In his statement last night, Mr Donaldson supported the Sinn Féin argument that there was no Republican spy ring at Stormont.

“I was not involved in any Republican spy ring in Stormont,” he said.

“The so-called Stormontgate affair was a scam and a fiction, it never existed.

“It was created by Special Branch.

“I deeply regret my activities with British intelligence and RUC/PSNI Special Branch.

“I apologise to anyone who has suffered as a result of my activities as well as to my former comrades and especially to my family who have become victims in all of this,” Donaldson said.

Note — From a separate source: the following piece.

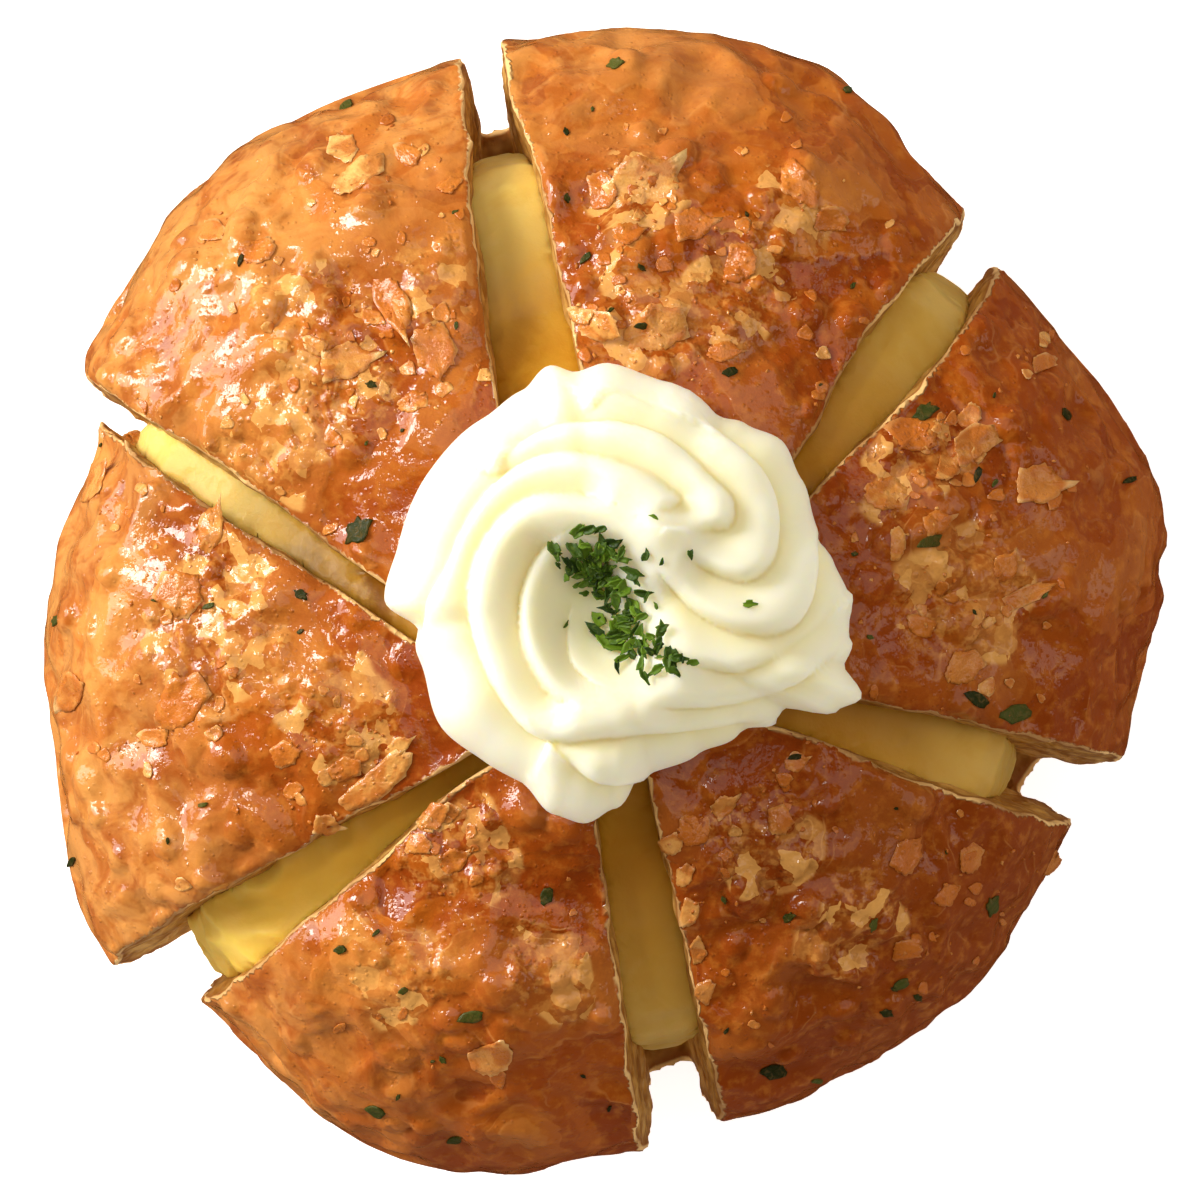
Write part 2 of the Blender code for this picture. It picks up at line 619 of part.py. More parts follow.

In his statement, he also said: “I was recruited in the 1980s after compromising myself during a vulnerable time in my life.

“Since then I have worked for British intelligence and the RUC/PSNI Special Branch. Over that period I was paid money.”

The revelation has sent shockwaves through the Republican movement.

Mr Donaldson was a trusted Sinn Féin aide at Stormont. He was liked by many of his colleagues and known for a droll sense of humour.

He was also familiar to staff employed by the Northern Ireland Assembly and the other political parties at Stormont.

A Republican source told the Press Association: “This isn’t just shocking. It is gut-wrenching.”

Now Mr Donaldson faces an uncertain future.

Taoiseach Bertie Ahern said he had been totally sceptical about Stormontgate since the case was dropped with no evidence given.

“This was a huge case, it doesn’t get much bigger than bringing down democratically elected institutions that people have voted for. What this was about I just don’t know. I’d just like to hear all the sides in this,” he said.

Mr Ahern was speaking after the conclusion of the EU budget negotiations in Brussels.

“Now we’re asked to believe that the person Sinn Féin had in there looking after the administration was also in there by the British security.

“So he had the confidence of Sinn Féin and he had the confidence of British security to be in a key position that ultimately brought down the whole institutions. I tell you, it even stretches my imagination at 4am in the morning,” said Mr Ahern.